*SOURCE MATERIAL*:
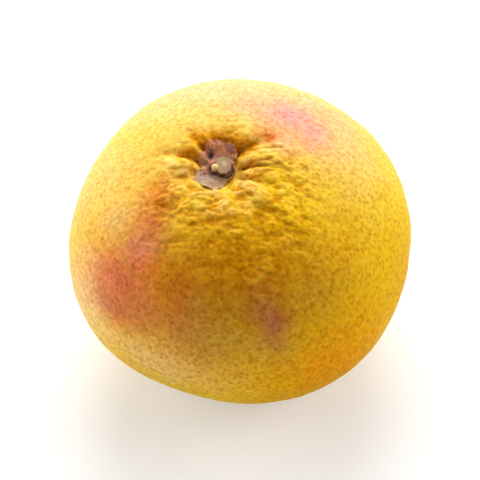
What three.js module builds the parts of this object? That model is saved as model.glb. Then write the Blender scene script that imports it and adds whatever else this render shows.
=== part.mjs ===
// A whole ripe grapefruit as picked, with the dried calyx and the cut stub of its stalk still in the stem end.
// It stands on the small flat spot at its blossom end, stem up. Millimetres, +Z up, and the origin is the middle
// of the flat spot. The fruit leans a little: its stem end lies off the middle of the fruit, towards -X.

import * as THREE from "three";

// The fruit's bulk.
const WIDTH = 112; // across the widest part
const CROWN_RISE = 43.6; // from the widest part up to the crown, before the stem pit sinks in
const BASE_DROP = 43.4; // from the widest part down to the blossom end, before the flat spot is pressed in
const SHOULDER = 0.078; // how square the shoulders are
const LEAN = 6; // how far the stem end lies off the middle...
const LEAN_AT = THREE.MathUtils.degToRad(185); // ...in this direction
const OVAL = 0.011; // the widest part is a little oval...
const OVAL_AT = THREE.MathUtils.degToRad(62); // ...longest along this direction
const EGG = 0.013; // and a little three-sided...
const EGG_AT = THREE.MathUtils.degToRad(71); // ...fullest on this side
const SQUARE = 0.015; // and a little four-sided...
const SQUARE_AT = THREE.MathUtils.degToRad(28); // ...with a corner on this side

// The stem end.
const PIT_DEPTH = 6;
const PIT_RADIUS = 9.2; // where the pit is half as deep
const PIT_STEEPNESS = 5.5;
const BASIN_DEPTH = 1.4; // the wide shallow dish round the pit
const BASIN_RADIUS = 19;

// Folds that run out from the pit: the direction in degrees, how far they reach, their half width, their depth
// (a ridge where it is below zero), how far they have bent to the left at their reach, and how far to the left of
// the stalk they pass.
const FOLDS = [
  { at: 16, reach: 15, width: 1.5, depth: 1.8, bend: 0, beside: 5.7 },
  { at: 84, reach: 14, width: 1.7, depth: 0.6, bend: 0, beside: 0 },
  { at: 96, reach: 13, width: 1.7, depth: -0.5, bend: 0, beside: 0 },
  { at: 108, reach: 14, width: 1.7, depth: 0.6, bend: 0, beside: 0 },
  { at: 120, reach: 14, width: 1.6, depth: -0.6, bend: 0, beside: 0 },
  { at: 132, reach: 18, width: 1.7, depth: 1.6, bend: 0, beside: 0 },
  { at: 145, reach: 15, width: 2.2, depth: -1.3, bend: 0, beside: 0 },
  { at: 157, reach: 20, width: 1.7, depth: 2.3, bend: 3.8, beside: 0 },
  { at: 178, reach: 17, width: 2.8, depth: -1.5, bend: 2, beside: 0 },
  { at: 203, reach: 15, width: 1.8, depth: 0.9, bend: -1, beside: 0 },
  { at: 239, reach: 14, width: 3.4, depth: -1.1, bend: 0, beside: 0 },
  { at: 258, reach: 14, width: 1.8, depth: 1.1, bend: 0, beside: 0 },
  { at: 272, reach: 14, width: 2, depth: -0.9, bend: 1, beside: 0 },
  { at: 287, reach: 16, width: 1.8, depth: 1.2, bend: 1, beside: 0 },
  { at: 305, reach: 25, width: 2.4, depth: -1.6, bend: 4, beside: 0 },
  { at: 324, reach: 19, width: 1.4, depth: 1.2, bend: 2, beside: 0 },
  { at: 340, reach: 15, width: 0.9, depth: 0.9, bend: 1.5, beside: 2.6 },
  { at: 340, reach: 17, width: 2.3, depth: -1.7, bend: 2.5, beside: 4.9 },
  { at: 348, reach: 18, width: 2, depth: -1, bend: -1, beside: 0 },
];
const FOLDS_START = 4; // inside this radius there are none...
const FOLDS_FULL = 7; // ...and from here on they are at their full depth

// The blossom end.
const FLAT_RADIUS = 11; // the spot the fruit rests on
const SCAR_RADIUS = 3.4; // the scar that the flower left, in the middle of the spot
const SCAR_DEPTH = 0.7;

// The calyx: a dried five-lobed star that lines the pit, with a cup round the stalk.
const GAP = 0.5; // between one piece and the next
const CALYX_RADIUS = 3.7; // between the lobes
const CALYX_LOBES = [
  { at: 72, reach: 9.3 },
  { at: 114, reach: 9.6 },
  { at: 153, reach: 8.3 },
  { at: 207, reach: 9.3 },
  { at: 245, reach: 10.5 },
];
const LOBE_WIDTH = THREE.MathUtils.degToRad(26);
const CALYX_THICKNESS = 1.1;
const CALYX_EDGE = 0.5; // thickness at the tips of the lobes
const RIM_RADIUS = 3.8; // the crest of the cup round the stalk
const RIM_WIDTH = 0.7;
const RIM_RISE = 0.6;

// The stub of the stalk.
const STUB_ACROSS = 2.6; // half its width along X
const STUB_ALONG = 3; // half its width along Y
const STUB_HEIGHT = 2;
const STUB_CUT_TILT = THREE.MathUtils.degToRad(12);
const STUB_BEVEL = 0.3;

const FRUIT_COLUMNS = 72;
const FRUIT_ROWS = 54;
const CALYX_COLUMNS = 72;
const STUB_COLUMNS = 20;

const peel = new THREE.MeshStandardMaterial({ color: 0xdca41c, roughness: 0.45, metalness: 0 });
const driedCalyx = new THREE.MeshStandardMaterial({ color: 0x9a7462, roughness: 0.85, metalness: 0 });
const cutStalk = new THREE.MeshStandardMaterial({ color: 0xc2a981, roughness: 0.8, metalness: 0 });

const gauss = (x) => Math.exp(-x * x);

// A closed lathed body about +Z whose vertices are then placed by shape(angle, radius, height). The last column
// repeats the first, so the seam closes exactly.
function moulded(profile, columns, shape) {
  const geometry = new THREE.LatheGeometry(profile, columns);
  const position = geometry.getAttribute("position");
  for (let column = 0; column <= columns; column += 1) {
    const angle = ((column % columns) * 2 * Math.PI) / columns;
    profile.forEach(({ x: radius, y: height }, row) => {
      const { x, y, z } = shape(angle, radius, height);
      position.setXYZ(column * profile.length + row, x, y, z);
    });
  }
  geometry.computeVertexNormals();
  return geometry;
}

// Height of the bulk over its widest part, at an angle from the stem end: a cosine with squared-up shoulders.
function bulkHeight(fromStem) {
  const halfHeight = fromStem < Math.PI / 2 ? CROWN_RISE : BASE_DROP;
  return halfHeight * Math.cos(fromStem) * (1 + SHOULDER * Math.sin(fromStem) ** 2);
}

const flatAngle = Math.PI - Math.asin(FLAT_RADIUS / (WIDTH / 2));
const equatorHeight = -bulkHeight(flatAngle);

// How deep the skin is folded at a place round the stem end: each fold is a bell across its own line, which grows
// from the calyx outwards and dies away at its reach.
function foldDepth(angle, radius) {
  let depth = 0;
  for (const fold of FOLDS) {
    const turn = angle - THREE.MathUtils.degToRad(fold.at);
    const along = radius * Math.cos(turn);
    const across = radius * Math.sin(turn) - fold.bend * (along / fold.reach) ** 2 - fold.beside;
    const ending = gauss((along / fold.reach) ** 2) * THREE.MathUtils.smoothstep(along, 0, 6);
    depth += fold.depth * gauss(across / fold.width) * ending;
  }
  return depth * THREE.MathUtils.smoothstep(radius, FOLDS_START, FOLDS_FULL);
}

// How far the skin lies under the plain bulk round the stem end: pit, basin and folds together.
function stemSink(angle, radius) {
  const pit = PIT_DEPTH / (1 + (radius / PIT_RADIUS) ** PIT_STEEPNESS);
  const basin = BASIN_DEPTH * gauss(radius / BASIN_RADIUS);
  return pit + basin + foldDepth(angle, radius);
}

// A point of the skin. radius and height are the plain round bulk's, and the height is over the widest part.
function skinPoint(angle, radius, height) {
  const oval = OVAL * Math.cos(2 * (angle - OVAL_AT));
  const egg = EGG * Math.cos(3 * (angle - EGG_AT));
  const square = SQUARE * Math.cos(4 * (angle - SQUARE_AT));
  const outline = 1 + oval + egg + square;
  const upper = Math.max(0, height / CROWN_RISE);
  const sink = height > 0 ? stemSink(angle, radius) : 0;
  return new THREE.Vector3(
    radius * outline * Math.cos(angle) + LEAN * Math.cos(LEAN_AT) * upper * upper,
    radius * outline * Math.sin(angle) + LEAN * Math.sin(LEAN_AT) * upper * upper,
    height + equatorHeight - sink,
  );
}

// The same, for a point over the stem end given only by its radius.
function stemEndPoint(angle, radius) {
  const fromStem = Math.asin(radius / (WIDTH / 2));
  return skinPoint(angle, radius, bulkHeight(fromStem));
}

// The fruit: rows from the blossom scar, over the flat spot and round to the stem end, closer together at the stem.
function fruitGeometry() {
  const profile = [
    new THREE.Vector2(0, SCAR_DEPTH - equatorHeight),
    new THREE.Vector2(SCAR_RADIUS * 0.7, SCAR_DEPTH - equatorHeight),
    new THREE.Vector2(SCAR_RADIUS, -equatorHeight),
    new THREE.Vector2(FLAT_RADIUS, -equatorHeight),
  ];
  for (let row = FRUIT_ROWS; row >= 1; row -= 1) {
    const fromStem = Math.PI * (row / FRUIT_ROWS) ** 1.6;
    if (fromStem > flatAngle - 0.04) continue;
    profile.push(new THREE.Vector2((WIDTH / 2) * Math.sin(fromStem), bulkHeight(fromStem)));
  }
  profile.push(new THREE.Vector2(0, CROWN_RISE));
  return moulded(profile, FRUIT_COLUMNS, skinPoint);
}

// Thickness of the calyx: it thins towards the tips and rises in a rim round the stalk, with a cup inside it.
function calyxThickness(radius, share) {
  const plate = THREE.MathUtils.lerp(CALYX_THICKNESS, CALYX_EDGE, share * share);
  return plate + RIM_RISE * gauss((radius - RIM_RADIUS) / RIM_WIDTH);
}

// How far the calyx reaches in a direction.
function calyxReach(angle) {
  let reach = CALYX_RADIUS;
  for (const lobe of CALYX_LOBES) {
    const turn = angle - THREE.MathUtils.degToRad(lobe.at);
    const nearestTurn = Math.atan2(Math.sin(turn), Math.cos(turn));
    reach += (lobe.reach - CALYX_RADIUS) * gauss(nearestTurn / LOBE_WIDTH);
  }
  return reach;
}

// The calyx lies on the skin. Its profile runs from the middle of the underside out to the edge, and back over the
// top; x is the share of the way to the edge, and y is 0 underneath and 1 on top.
function calyxGeometry() {
  const shares = [0.2, 0.4, 0.52, 0.6, 0.68, 0.76, 0.84, 0.92, 1];
  const underside = shares.map((share) => new THREE.Vector2(share, 0));
  const top = shares.map((share) => new THREE.Vector2(share, 1)).reverse();
  const profile = [new THREE.Vector2(0, 0), ...underside, ...top, new THREE.Vector2(0, 1)];
  return moulded(profile, CALYX_COLUMNS, (angle, share, side) => {
    const radius = share * calyxReach(angle);
    const point = stemEndPoint(angle, radius);
    point.z += GAP + side * calyxThickness(radius, share);
    return point;
  });
}

// The stub stands in the calyx's cup. It is a little oval, its cut end is tilted and its edge is bevelled. In its
// profile x is the share of its half width.
function stubGeometry() {
  const floor = stemEndPoint(0, 0);
  floor.z += 2 * GAP + CALYX_THICKNESS;
  const bevelShare = 1 - STUB_BEVEL / STUB_ALONG;
  const profile = [
    new THREE.Vector2(0, 0),
    new THREE.Vector2(0.93, 0),
    new THREE.Vector2(0.97, STUB_HEIGHT * 0.5),
    new THREE.Vector2(1, STUB_HEIGHT - STUB_BEVEL),
    new THREE.Vector2(bevelShare, STUB_HEIGHT),
    new THREE.Vector2(0, STUB_HEIGHT),
  ];
  return moulded(profile, STUB_COLUMNS, (angle, share, height) => {
    const x = STUB_ACROSS * share * Math.cos(angle);
    const y = STUB_ALONG * share * Math.sin(angle);
    const tilt = (height / STUB_HEIGHT) * y * Math.tan(STUB_CUT_TILT);
    return new THREE.Vector3(x, y, height + tilt).add(floor);
  });
}

function piece(name, geometry, material) {
  const mesh = new THREE.Mesh(geometry, material);
  mesh.name = name;
  return mesh;
}

const grapefruit = new THREE.Group();
grapefruit.add(piece("fruit", fruitGeometry(), peel));
grapefruit.add(piece("calyx", calyxGeometry(), driedCalyx));
grapefruit.add(piece("stem_stub", stubGeometry(), cutStalk));

// The origin lies under the middle of the fruit, which its uneven sides put a little off the stalk's line.
const middle = new THREE.Box3().setFromObject(grapefruit, true).getCenter(new THREE.Vector3());
grapefruit.position.set(-middle.x, -middle.y, 0);

export default grapefruit;
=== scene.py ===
import math

import bpy
import numpy as np
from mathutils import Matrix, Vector


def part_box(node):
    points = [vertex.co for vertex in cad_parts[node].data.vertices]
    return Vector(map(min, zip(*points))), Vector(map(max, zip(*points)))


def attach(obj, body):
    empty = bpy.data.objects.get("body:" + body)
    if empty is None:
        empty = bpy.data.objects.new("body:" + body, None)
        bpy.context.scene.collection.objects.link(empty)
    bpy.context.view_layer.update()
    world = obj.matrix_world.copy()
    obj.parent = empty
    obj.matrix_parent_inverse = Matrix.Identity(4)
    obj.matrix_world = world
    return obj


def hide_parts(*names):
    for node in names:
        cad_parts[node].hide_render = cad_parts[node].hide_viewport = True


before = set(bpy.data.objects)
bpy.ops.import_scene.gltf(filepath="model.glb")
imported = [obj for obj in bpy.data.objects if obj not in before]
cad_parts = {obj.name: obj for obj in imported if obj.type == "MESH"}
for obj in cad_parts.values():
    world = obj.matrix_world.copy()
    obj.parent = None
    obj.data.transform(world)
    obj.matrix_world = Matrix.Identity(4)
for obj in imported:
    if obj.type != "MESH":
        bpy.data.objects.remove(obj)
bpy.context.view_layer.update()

# ---------------------------------------------------------------------------------------------------------
# The fruit: a whole grapefruit, grown as one piece. It is a flattened ball, a little lopsided, whose peel is
# drawn in folds into the pit where it hung from its stalk. Below the pit the peel is coarsely pebbled, and
# elsewhere it is finely pored.

MM = 0.001

# The bulk, in millimetres: its width, how far its ends lie above and below its widest part, how square its
# shoulders are, and how far its crown leans over and to which side.
WIDTH = 112.0
CROWN_RISE = 43.6
BASE_DROP = 43.4
SHOULDER = 0.078
LEAN, LEAN_AT = 6.0, math.radians(185)

# Seen from above it isn't round, but a little oval, three-sided and four-sided: each as a share of the
# radius, and with the direction of a bulge.
OVAL, OVAL_AT = 0.011, math.radians(62)
EGG, EGG_AT = 0.013, math.radians(71)
SQUARE, SQUARE_AT = 0.015, math.radians(28)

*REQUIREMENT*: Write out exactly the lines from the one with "the stalk's line." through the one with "cad_parts[node].hide_render = cad_parts[node].hide_viewport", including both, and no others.

*EXERCISE SOLUTION*:
// The origin lies under the middle of the fruit, which its uneven sides put a little off the stalk's line.
const middle = new THREE.Box3().setFromObject(grapefruit, true).getCenter(new THREE.Vector3());
grapefruit.position.set(-middle.x, -middle.y, 0);

export default grapefruit;
=== scene.py ===
import math

import bpy
import numpy as np
from mathutils import Matrix, Vector


def part_box(node):
    points = [vertex.co for vertex in cad_parts[node].data.vertices]
    return Vector(map(min, zip(*points))), Vector(map(max, zip(*points)))


def attach(obj, body):
    empty = bpy.data.objects.get("body:" + body)
    if empty is None:
        empty = bpy.data.objects.new("body:" + body, None)
        bpy.context.scene.collection.objects.link(empty)
    bpy.context.view_layer.update()
    world = obj.matrix_world.copy()
    obj.parent = empty
    obj.matrix_parent_inverse = Matrix.Identity(4)
    obj.matrix_world = world
    return obj


def hide_parts(*names):
    for node in names:
        cad_parts[node].hide_render = cad_parts[node].hide_viewport = True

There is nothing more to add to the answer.